Il est important de noter que si les économistes classiques comme Ricardo et Stuart Mill pronaient le libre échange basé sur des avantages comparatifs, par exemple le Portugal se spécialise dans la production de porto et l'Angleterre dans les textiles, ils ne considéraient pas comme possible la mobilité du capital ni de la main d'oeuvre. Il est donc erroné de s'appuyer sur Ricardo pour justifier le libre échange globalisé des économistes néoclassiques.

Les petites entreprises, PME et PMI accusent le coup. Leurs faibles résultats le prouvent.
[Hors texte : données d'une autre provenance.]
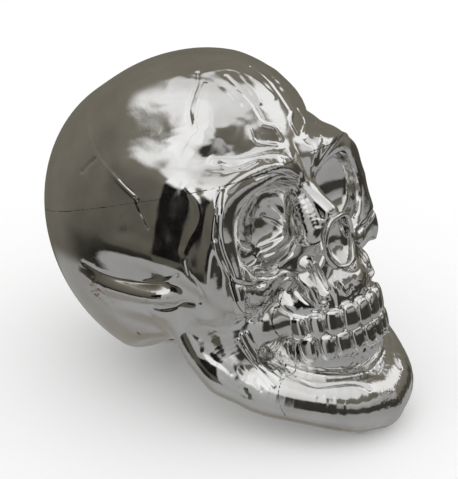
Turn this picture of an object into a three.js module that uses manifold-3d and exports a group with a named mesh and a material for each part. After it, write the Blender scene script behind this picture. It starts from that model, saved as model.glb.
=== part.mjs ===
// Hollow skull decoration: three chromed shells that lap at two seams, a stopper and three rest pads.
// Millimetres, +Z up, face towards -Y, the skull's left side towards +X, ground at zero.

import * as THREE from 'three';
import { mergeVertices } from 'three/addons/utils/BufferGeometryUtils.js';
import Module from 'manifold-3d';

const wasm = await Module();
wasm.setup();

// Size of the skull, which the tables of shares follow
const skullLength = 194;
const halfWidth = 62;
const skullHeight = 149;

// Shells, and the lap where the lip of one runs inside the next
const wall = 2.4;
const gap = 0.3;
const lipReach = 2.6;
const lapDepth = (wall - gap) / 2;
const lipDepth = lapDepth + gap;

// Seams, in a frame that is tipped back about the line through the ears
const seamTilt = THREE.MathUtils.degToRad(19.5);
const crownSeamShare = 0.638;
const faceSeamShare = -0.3412;

// Eye socket: a ring with a drawn-out inner corner, on a face plane that leans, round a cup
const orbitRadius = 19.2;
const orbitPlaceShares = [0.408, -0.215, 0.614];
const orbitLeanShare = 0.11;
const orbitRakeShare = 0.13;
const orbitDroopShare = 0.083;
const orbitSquareShare = 0.042;
const orbitCornerShare = 0.156;
const orbitTwistShare = 0.288;
const orbitDroopTurn = THREE.MathUtils.degToRad(230);
const orbitSquareTurn = THREE.MathUtils.degToRad(40);
const orbitCornerTurn = THREE.MathUtils.degToRad(150);
const orbitCornerSpread = 0.3;
const orbitCupDepth = 14;
const orbitFront = 25;
const orbitRollRadius = 4;
const orbitRollOutShare = 0.8;
const orbitRollBackShare = 0.85;

// Mouth and teeth, in a frame tipped along the bite
const biteTilt = THREE.MathUtils.degToRad(17.2);
const bitePlaceShares = [0, -0.412, 0.338];
const archRadius = 24.5;
const toothDepth = 4.5;
const toothSeat = 0.4;
const upperToothHeight = 6.3;
const lowerToothHeight = 5.8;
const toothRiseShare = 0.82;
const backToothFrom = 60;
const backToothTurn = 30;
const backArchWidenShare = 0.1;
const backArchRunShare = 0.2;
const backToothDropShare = 0.15;

// Each tooth's angle round the arch from the front, and half its width as a share of the arch's radius
const upperTeethShares = [
  [9, 0.151], [27, 0.147], [45.5, 0.159], [63, 0.131], [78, 0.147], [95, 0.163],
];
const lowerTeethShares = [
  [7.5, 0.122], [22.5, 0.127], [38.5, 0.143], [55, 0.139], [71, 0.151], [88, 0.167],
];

// Nose opening, hollow between the two sides of the jaw, and bars along the orbit and the cheek arch
const noseShares = { at: [0, -0.34, 0.547], size: [0.161, 0.062, 0.074] };
const nosePitch = THREE.MathUtils.degToRad(-30);
const jawHollowShares = { at: [0, -0.216, -0.013], size: [0.387, 0.175, 0.134] };
const orbitEdgeRadius = 2.8;
const orbitEdgeShares = [[0.548, -0.129, 0.728], [0.653, -0.155, 0.715], [0.702, -0.173, 0.681],
  [0.719, -0.183, 0.617], [0.737, -0.202, 0.56], [0.753, -0.219, 0.507], [0.771, -0.235, 0.456],
  [0.766, -0.237, 0.421]];
const archRollRadius = 3.3;
const archRollShares = [[0.7, -0.135, 0.505], [0.839, -0.082, 0.463], [0.919, -0.052, 0.45],
  [0.945, 0.015, 0.433], [0.94, 0.103, 0.423], [0.89, 0.165, 0.426]];

// Stopper in the underside, in an upright collar of the base shell
const stopperPlaceShare = -0.031;
const stopperBore = 9;
const stopperStem = 8;
const stopperFlange = 2;
const stopperFlangeLap = 2.2;
const collarFootShare = 0.198;
const collarHeight = 14;

// Rest pads under moulded bosses
const padRadius = 3.5;
const padHeight = 1.1;
const bossStand = 0.6;
const bossWall = 1.5;
const bossHeight = 5.4;
const padShares = { chin_left: [0.121, -0.414], chin_right: [-0.121, -0.414], back: [0, 0.193] };

// Rays that carry the surface, closer together over the face
const raySplitCount = 10;
const rayCrowdingShare = 0.5;
const raySpreadShare = 0.55;
const rayCoreShares = [0, -0.046, 0.416];
const rayCoreSizeShares = [0.45, 0.052, 0.2];
const rearCoreShiftShares = [0, 0.155, 0];
const rearCoreLiftShares = [0, 0, 0.085];
const faceTurnShares = [-0.3, 0.6];
const rearTurnShares = [-0.12, 0.3];
const liftTurnShares = [-0.3, 0];
const underTurnShares = [0, 0.6];
const traceShare = 0.8;
const traceStep = 0.25;
const traceHalvings = 12;
const overrun = 5;
const roundSides = 24;
const socketSides = 28;
const socketRings = 4;
const crownSides = 8;
const rollSides = 4;
const rollSteps = 10;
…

Ce secteur est en crise profonde alors qu’il est l’ossature même de notre tissu économique.

Et le secteur public?. Une grande réussite pour l'application de 35h, sauf dans les hôpitaux?. Où a-t-on trouvé les 20% nécessaires? Ce sont les contribuables et les entreprises qui paient. On a donc encore augmenté la pression fiscale sur les ménages.

Voilà comment on a abouti à l’inverse de ce que l’on voulait, c'est à dire à la pérennisation voire à l'augmentation du chômage. Et comme le chômage touche en priorité certaines couches sociales, dont les jeunes peu ou non qualifiés, et parmi eux en majorité les jeunes issus de l'immigration mahgrébine et africaine, ce sont eux qui paient l'essentiel des conséquences néfastes des 35h. Avec les résultat aujourd'hui (novembre 2005), d'une explosion sociale et de violences urbaines sans précédent. La France est encore une fois le lieu d'innovations dans la révolte sociale.